┌──
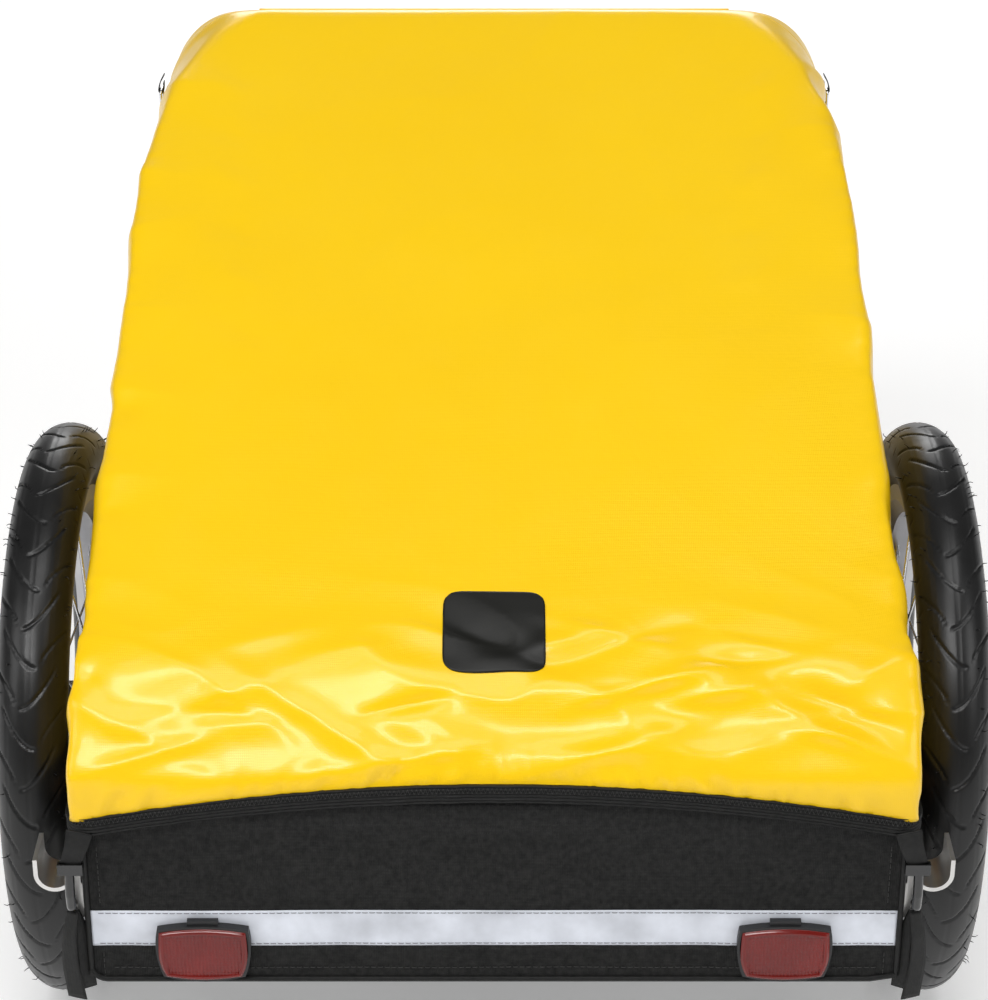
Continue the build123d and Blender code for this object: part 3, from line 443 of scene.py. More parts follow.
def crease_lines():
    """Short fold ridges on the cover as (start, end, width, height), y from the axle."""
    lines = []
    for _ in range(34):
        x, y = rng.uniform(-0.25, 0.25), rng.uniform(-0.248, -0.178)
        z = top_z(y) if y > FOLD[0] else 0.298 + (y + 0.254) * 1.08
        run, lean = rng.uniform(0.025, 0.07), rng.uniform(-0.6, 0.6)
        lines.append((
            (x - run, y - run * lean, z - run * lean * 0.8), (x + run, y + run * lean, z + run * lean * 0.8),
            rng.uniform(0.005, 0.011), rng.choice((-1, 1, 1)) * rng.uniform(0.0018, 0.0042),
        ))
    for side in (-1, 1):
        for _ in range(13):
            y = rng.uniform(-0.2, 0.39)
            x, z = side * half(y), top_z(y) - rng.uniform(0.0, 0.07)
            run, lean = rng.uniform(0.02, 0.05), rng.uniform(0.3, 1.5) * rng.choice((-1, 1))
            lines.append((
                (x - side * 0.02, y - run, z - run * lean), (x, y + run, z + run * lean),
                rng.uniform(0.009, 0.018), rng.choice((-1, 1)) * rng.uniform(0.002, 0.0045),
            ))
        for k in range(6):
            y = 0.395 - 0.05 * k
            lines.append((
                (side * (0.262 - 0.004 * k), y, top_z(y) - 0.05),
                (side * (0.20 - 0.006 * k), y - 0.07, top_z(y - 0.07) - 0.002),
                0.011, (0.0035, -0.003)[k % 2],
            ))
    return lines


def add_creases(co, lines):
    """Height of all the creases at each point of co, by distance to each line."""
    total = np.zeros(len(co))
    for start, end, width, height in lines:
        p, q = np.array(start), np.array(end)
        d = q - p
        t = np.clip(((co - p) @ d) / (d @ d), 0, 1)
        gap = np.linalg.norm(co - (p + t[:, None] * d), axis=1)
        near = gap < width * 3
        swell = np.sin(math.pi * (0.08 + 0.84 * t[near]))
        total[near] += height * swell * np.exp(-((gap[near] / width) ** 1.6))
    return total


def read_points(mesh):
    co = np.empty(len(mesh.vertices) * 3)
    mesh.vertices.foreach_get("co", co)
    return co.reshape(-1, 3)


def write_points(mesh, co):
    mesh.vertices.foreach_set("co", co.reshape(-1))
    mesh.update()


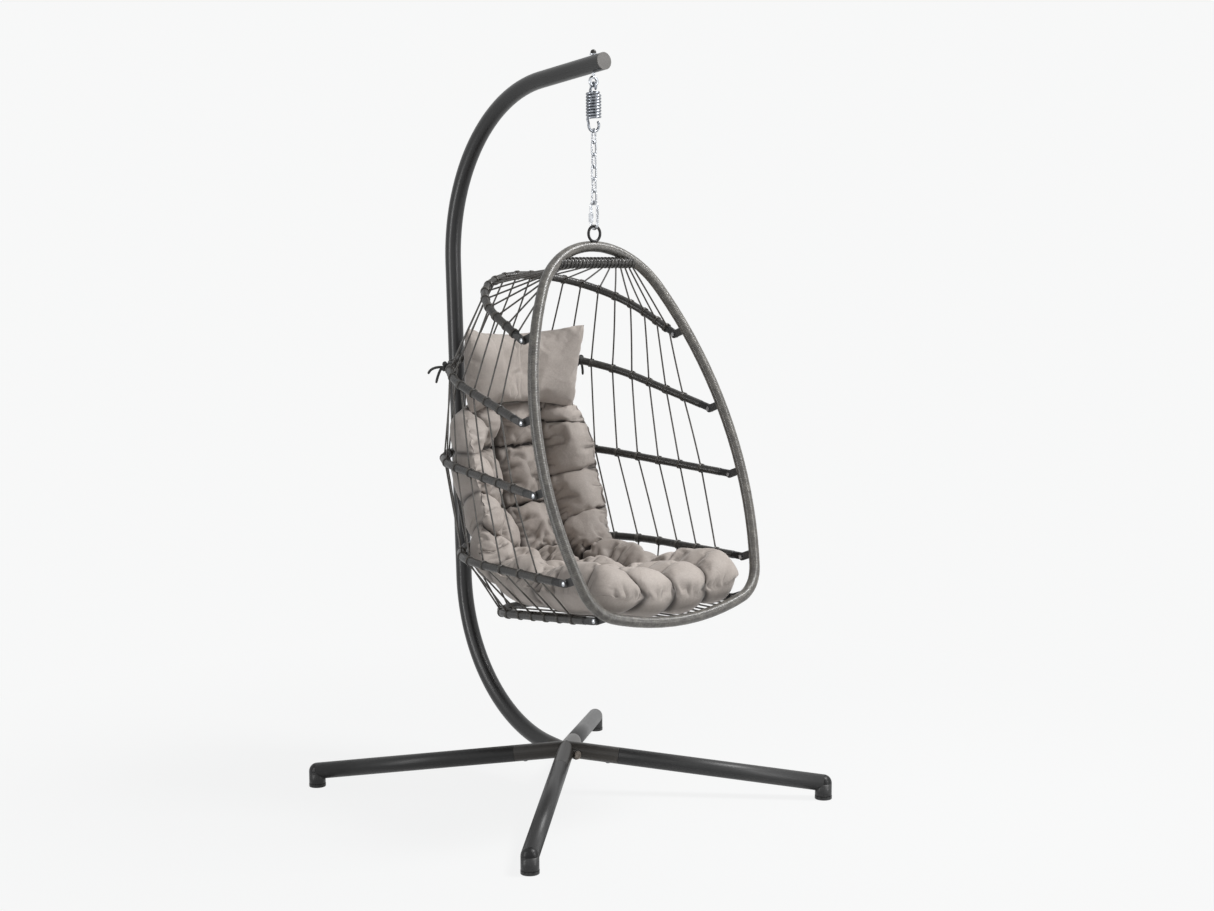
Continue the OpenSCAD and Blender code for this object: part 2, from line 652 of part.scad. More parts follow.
└──
** SHORT PROBLEM **
Without changing anything, quote the lines from the top of the data to the line that contains "return lines", including that line.

** TASK RESULT **
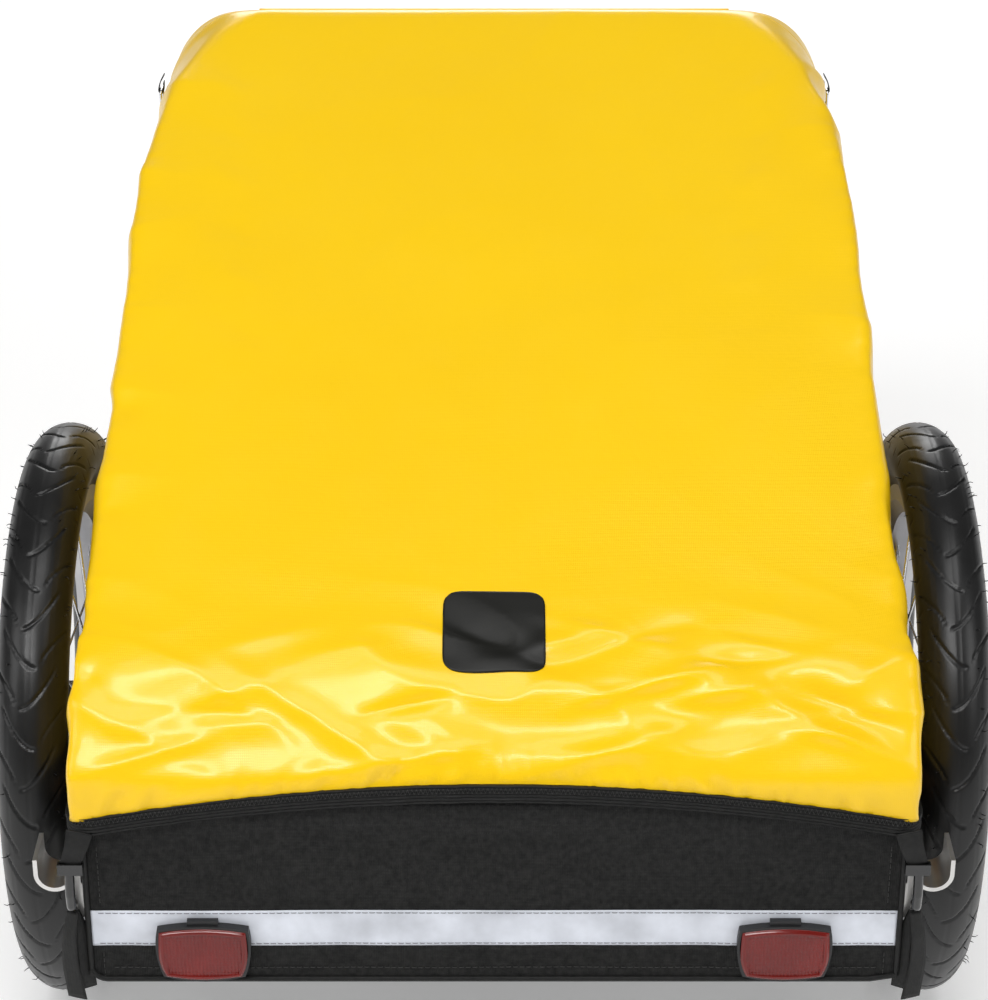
Continue the build123d and Blender code for this object: part 3, from line 443 of scene.py. More parts follow.
def crease_lines():
    """Short fold ridges on the cover as (start, end, width, height), y from the axle."""
    lines = []
    for _ in range(34):
        x, y = rng.uniform(-0.25, 0.25), rng.uniform(-0.248, -0.178)
        z = top_z(y) if y > FOLD[0] else 0.298 + (y + 0.254) * 1.08
        run, lean = rng.uniform(0.025, 0.07), rng.uniform(-0.6, 0.6)
        lines.append((
            (x - run, y - run * lean, z - run * lean * 0.8), (x + run, y + run * lean, z + run * lean * 0.8),
            rng.uniform(0.005, 0.011), rng.choice((-1, 1, 1)) * rng.uniform(0.0018, 0.0042),
        ))
    for side in (-1, 1):
        for _ in range(13):
            y = rng.uniform(-0.2, 0.39)
            x, z = side * half(y), top_z(y) - rng.uniform(0.0, 0.07)
            run, lean = rng.uniform(0.02, 0.05), rng.uniform(0.3, 1.5) * rng.choice((-1, 1))
            lines.append((
                (x - side * 0.02, y - run, z - run * lean), (x, y + run, z + run * lean),
                rng.uniform(0.009, 0.018), rng.choice((-1, 1)) * rng.uniform(0.002, 0.0045),
            ))
        for k in range(6):
            y = 0.395 - 0.05 * k
            lines.append((
                (side * (0.262 - 0.004 * k), y, top_z(y) - 0.05),
                (side * (0.20 - 0.006 * k), y - 0.07, top_z(y - 0.07) - 0.002),
                0.011, (0.0035, -0.003)[k % 2],
            ))
    return lines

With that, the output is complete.